Michelle Pfeiffer's routine -- what do you think??

  • Hi everyone,

    I just read an article about Michelle Pfeiffer and what she's been doing to stay in shape. W Magazine recently featured her trainers and describes their approach to fitness and diet. I was pretty surprised by their take on cardio:

    Quote:
    Original treadmills were created to punish prisoners. Exercise should not be punishment. The more you run, the weaker and less flexible you become.” Jerzy discourages all endurance workouts, except for occasional walks, hikes, and swims."
    Here's the link for more... http://fitsugar.com/409030

    What do you all think?
  • Sounds a bit wacky.

    Here's a link to the full article.. it's an Adobe PDF file

    http://thehappybody.com/press/0607-W...appyBody30.pdf
  • The no cardio thing is kinda crap. Maybe if you're already at 15-20 percent body fat it's not as key as muscle training, but come on... How many of their readers are already there?
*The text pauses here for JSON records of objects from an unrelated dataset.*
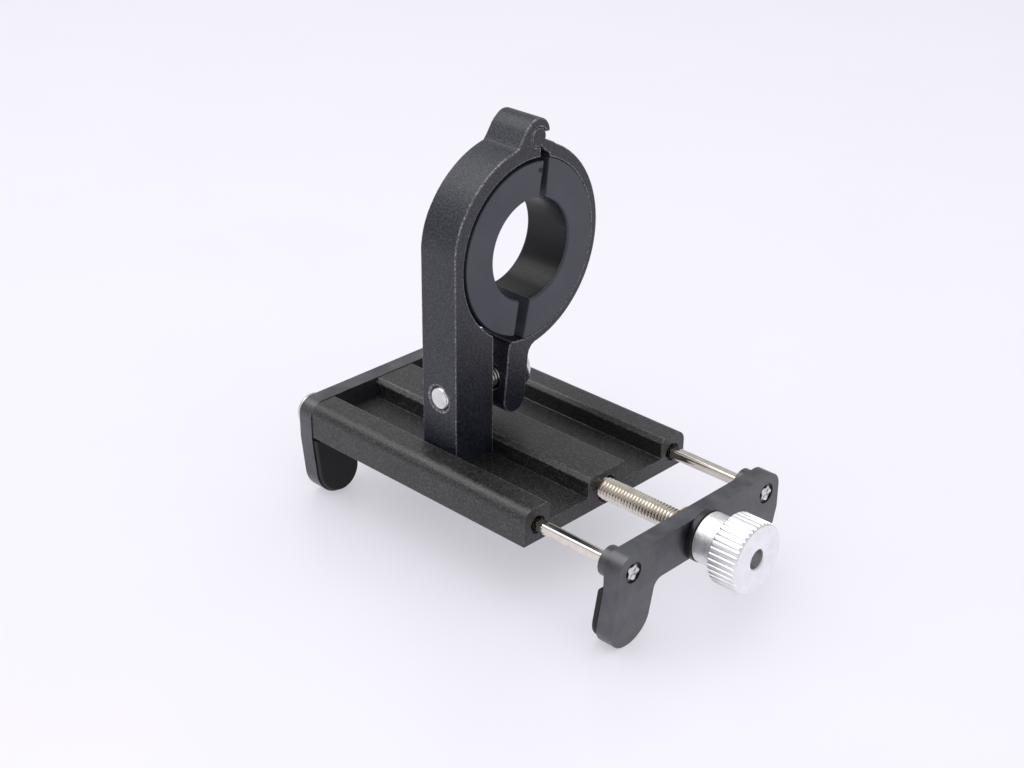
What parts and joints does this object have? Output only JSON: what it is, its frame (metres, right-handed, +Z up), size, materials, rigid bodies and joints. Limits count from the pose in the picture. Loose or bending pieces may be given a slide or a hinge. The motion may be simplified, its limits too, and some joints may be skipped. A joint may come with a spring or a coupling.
{
  "type": "handlebar phone mount",
  "caption": "Handlebar phone mount: extruded base with guide rods, clawed jaws drawn together by a thumb knob, and an arm with a hinged split ring that grips the bar.",
  "frame": {"origin": "on the handlebar's axis, in the middle of the arm's width; the ring stands above the base and the claws point down", "axes": "+X along the handlebar's axis and the guide rods, from the base towards the thumb knob; +Y from the arm's post towards the swinging half; +Z up, from the base towards the bar"},
  "size_m": [0.1097, 0.0506, 0.0899],
  "materials": {
    "base": "black anodised, bead blasted",
    "jaw": "black anodised, satin",
    "arm": "black anodised, bead blasted",
    "insert": "fine matte",
    "pad": "matte",
    "foam": "matte foam",
    "bush": "matte",
    "steel_screw": "zinc plated",
    "rod": "nickel plated, bright",
    "thread": "nickel plated, bright",
    "collar": "turned",
    "washer": "satin black",
    "knob": "clear anodised, knurled",
    "grub": "dark"
  },
  "bodies": {
    "frame": {"base_plate": "base", "back_pads": "foam", "guide_bushes": "bush", "rear_jaw": "jaw", "rear_jaw_screws": "steel_screw", "rear_claw_pads": "pad", "clamp_arm": "arm", "arm_screws": "steel_screw", "fixed_insert": "insert"},
    "front_jaw": {"front_jaw": "jaw", "guide_rod_left": "rod", "guide_rod_right": "rod", "front_claw_pads": "pad"},
    "knob": {"lead_screw": "thread", "thrust_collar": "collar", "knob_washer": "washer", "thumb_knob": "knob", "knob_grub_screw": "grub"},
    "clamp_half": {"clamp_half": "arm", "swing_insert": "insert"},
    "screw_slide": {"clamp_washer": "steel_screw"},
    "clamp_screw": {"clamp_screw": "steel_screw"}
  },
  "joints": [
    {"name": "jaw_slide", "type": "slide", "parent": "frame", "child": "front_jaw", "axis": [1, 0, 0], "range_m": [-0.018, 0.016]},
    {"name": "knob_turn", "type": "hinge", "parent": "front_jaw", "child": "knob", "pos_m": [0.0575, -0.0052, -0.0439], "axis": [1, 0, 0], "range_deg": [-8101, 7201]},
    {"name": "clamp_swing", "type": "hinge", "parent": "frame", "child": "clamp_half", "pos_m": [0, 0.0019, 0.0239], "axis": [1, 0, 0], "range_deg": [0, 6.5]},
    {"name": "clamp_screw_travel", "type": "slide", "parent": "frame", "child": "screw_slide", "axis": [0, 1, 0], "range_m": [0, 0.00553]},
    {"name": "clamp_screw_turn", "type": "hinge", "parent": "screw_slide", "child": "clamp_screw", "pos_m": [0, 0, -0.0286], "axis": [0, 1, 0], "range_deg": [0, 2488]}
  ],
  "couplings": [
    {"joint": "knob_turn", "follows": "jaw_slide", "rad_per_m": 7854},
    {"joint": "clamp_screw_travel", "follows": "clamp_swing", "m_per_rad": 0.0487},
    {"joint": "clamp_screw_turn", "follows": "clamp_swing", "ratio": 382.49}
  ]
}
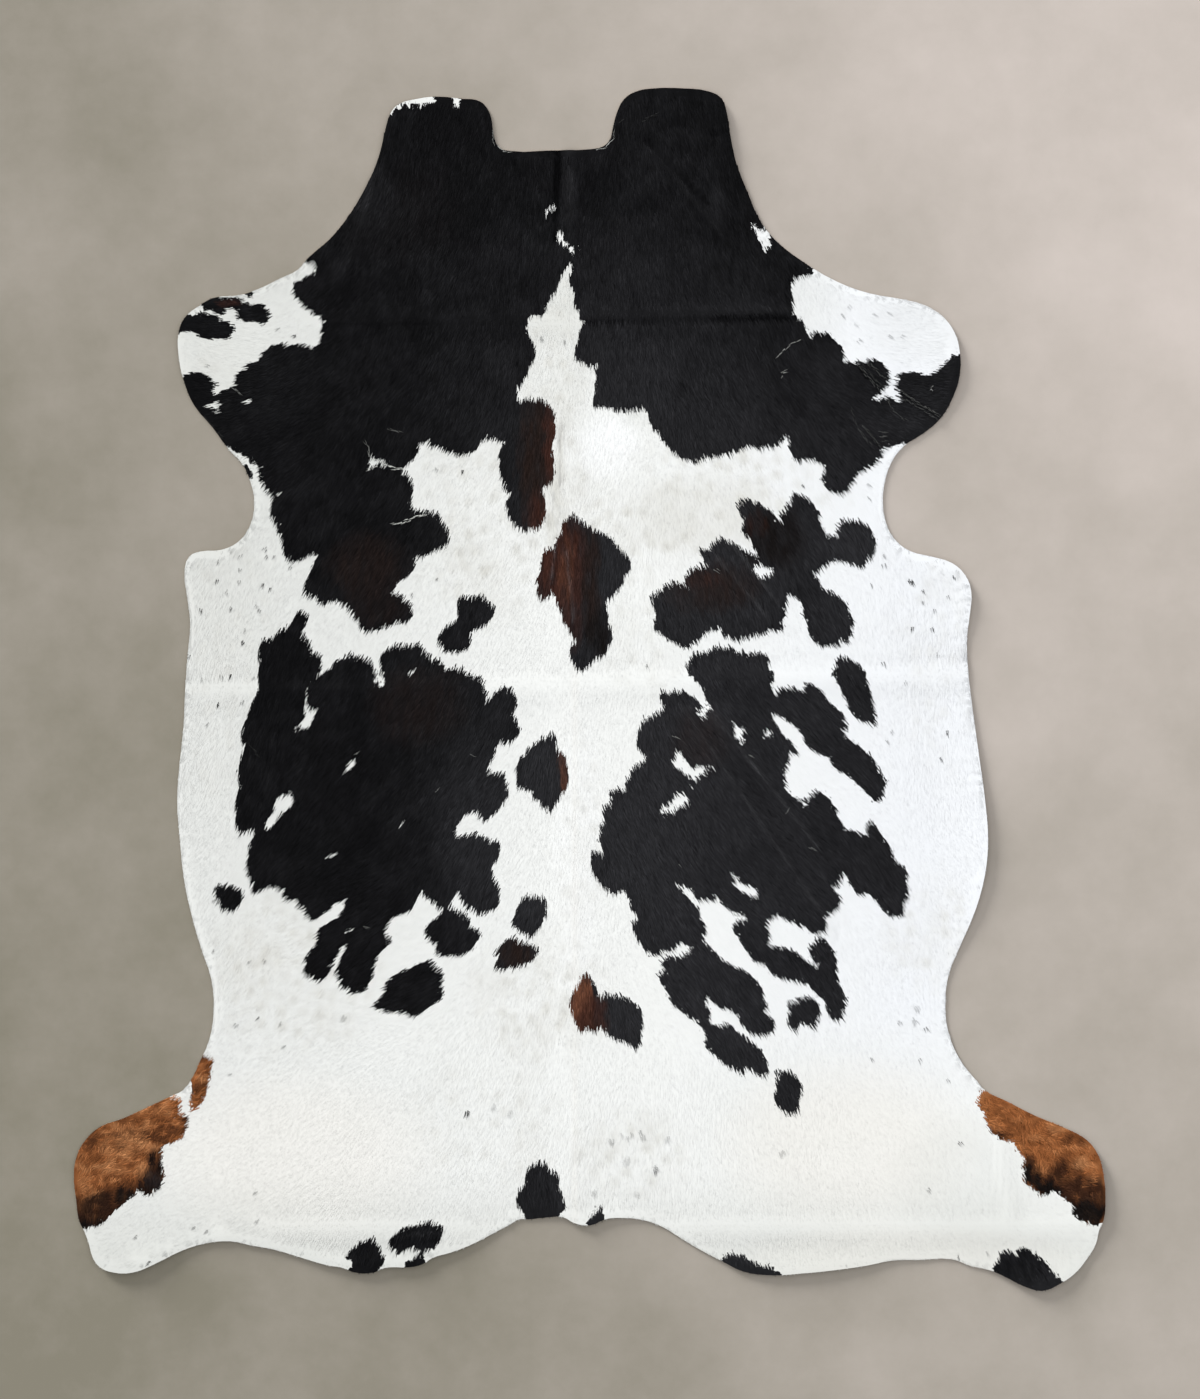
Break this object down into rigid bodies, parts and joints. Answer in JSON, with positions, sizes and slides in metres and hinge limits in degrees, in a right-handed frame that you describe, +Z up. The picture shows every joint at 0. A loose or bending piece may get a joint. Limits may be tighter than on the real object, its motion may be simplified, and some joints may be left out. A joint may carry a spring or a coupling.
{
  "type": "cowhide rug",
  "caption": "Whole hair-on cowhide laid flat as a rug, with neck tabs, legs, rump and flanks trimmed to a smooth edge and low folds from packing.",
  "frame": {"origin": "on the floor under the middle of the hide's bounding box", "axes": "+Z up out of the coat, +Y from the tail to the neck, +X to the right of the hide seen from above"},
  "size_m": [1.8, 2.1, 0.0114],
  "materials": {
    "hide": "hair-on cow skin, white coat with black and red-brown patches, suede underside"
  },
  "bodies": {
    "root": {"hide": "hide"}
  },
  "joints": []
}
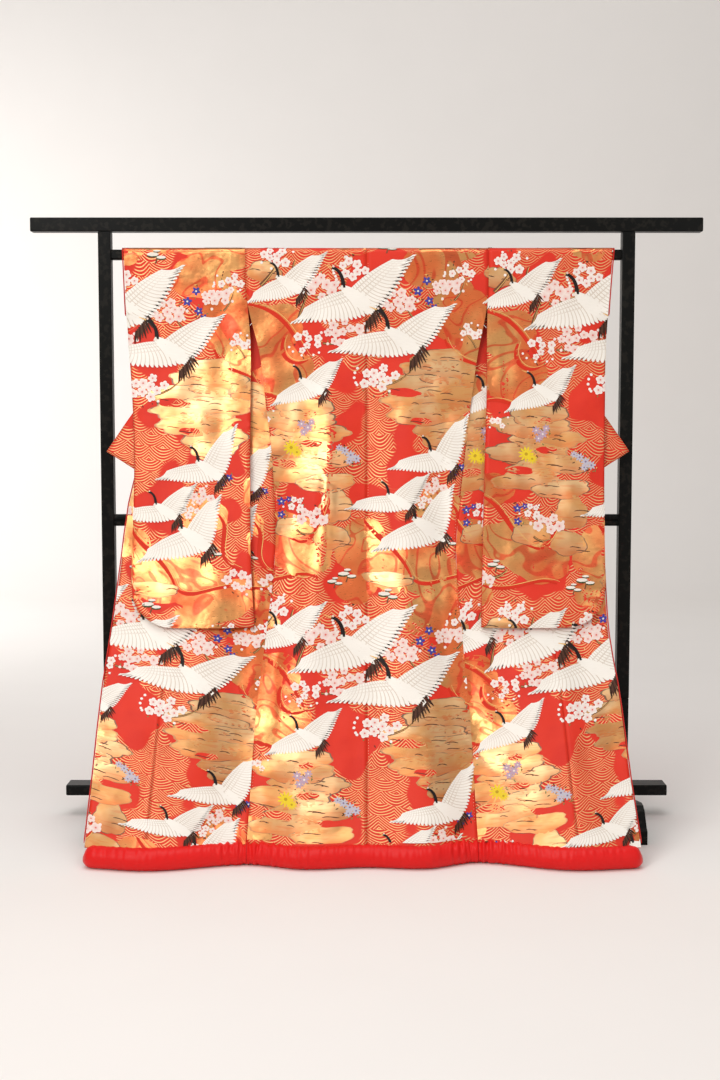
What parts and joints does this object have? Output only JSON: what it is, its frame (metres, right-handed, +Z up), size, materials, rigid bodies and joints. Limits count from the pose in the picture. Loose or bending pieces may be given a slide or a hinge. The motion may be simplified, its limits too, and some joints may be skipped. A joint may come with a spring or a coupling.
{
  "type": "uchikake wedding kimono on a kimono rack",
  "caption": "Long silk brocade over-robe hung back-out by its sleeves on a black lacquered rack, fronts opened to the sides, padded hem on the floor.",
  "frame": {"origin": "on the floor, in the middle of the outer box", "axes": "+Z up, -Y the side the robe's back faces, +X along the rack's bars to the right seen from -Y"},
  "size_m": [1.84, 0.8773, 1.662],
  "materials": {
    "brocade": "red and gold figured silk brocade, metallic threads",
    "lining": "plain deep red silk",
    "hem_silk": "plain bright red silk over padding",
    "lacquer": "black satin lacquer"
  },
  "bodies": {
    "root": {"back_left": "brocade", "back_right": "brocade", "front_left": "brocade", "front_right": "brocade", "okumi_left": "brocade", "okumi_right": "brocade", "front_shoulder_left": "brocade", "front_shoulder_right": "brocade", "collar_neck": "brocade", "collar_left": "brocade", "collar_right": "brocade", "sleeve_left": "brocade", "sleeve_right": "brocade", "lining_back": "lining", "lining_front_left": "lining", "lining_front_right": "lining", "lining_okumi_left": "lining", "lining_okumi_right": "lining", "cuff_left": "lining", "cuff_right": "lining", "front_edge_left": "lining", "front_edge_right": "lining", "hem_roll_back": "hem_silk", "hem_roll_left": "hem_silk", "hem_roll_right": "hem_silk", "top_bar": "lacquer", "board": "lacquer", "hanging_rail": "lacquer", "middle_rail": "lacquer", "post_left": "lacquer", "post_right": "lacquer", "foot_post_left": "lacquer", "foot_post_right": "lacquer", "foot_left": "lacquer", "foot_right": "lacquer"}
  },
  "joints": []
}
    Besides I think cardio fitness has made me feel great even at 266. My resting heart rate is 60. I breathe deeper and slower now. I feel like my lungs hold more air and somehow it makes me more relaxed.

    I won't even comment on the wacky diet.
  • I think to survive as a trainer among the Hollywood crowd you need a gimick - something to set you apart from the trainer next door and the one next door to that one. This is their gimick. I think just about any program you design could work for somebody out there. The trick is finding one you can stick with.
  • I love my cardio. Neither Michelle Pfeiffer nor anyone else can take it away from me. It feels good, it burns calories, it challenges me and it gives me an endorphin rush. In no way does my cardio routine make me feel like a prisoner.
  • "Anxiety burns muscle tissue"

    18 trademarked moves (oh puhleeze, you can only move the human body in so many ways - the structure of the joints limits this, so how the @#"% can you trademark a move?)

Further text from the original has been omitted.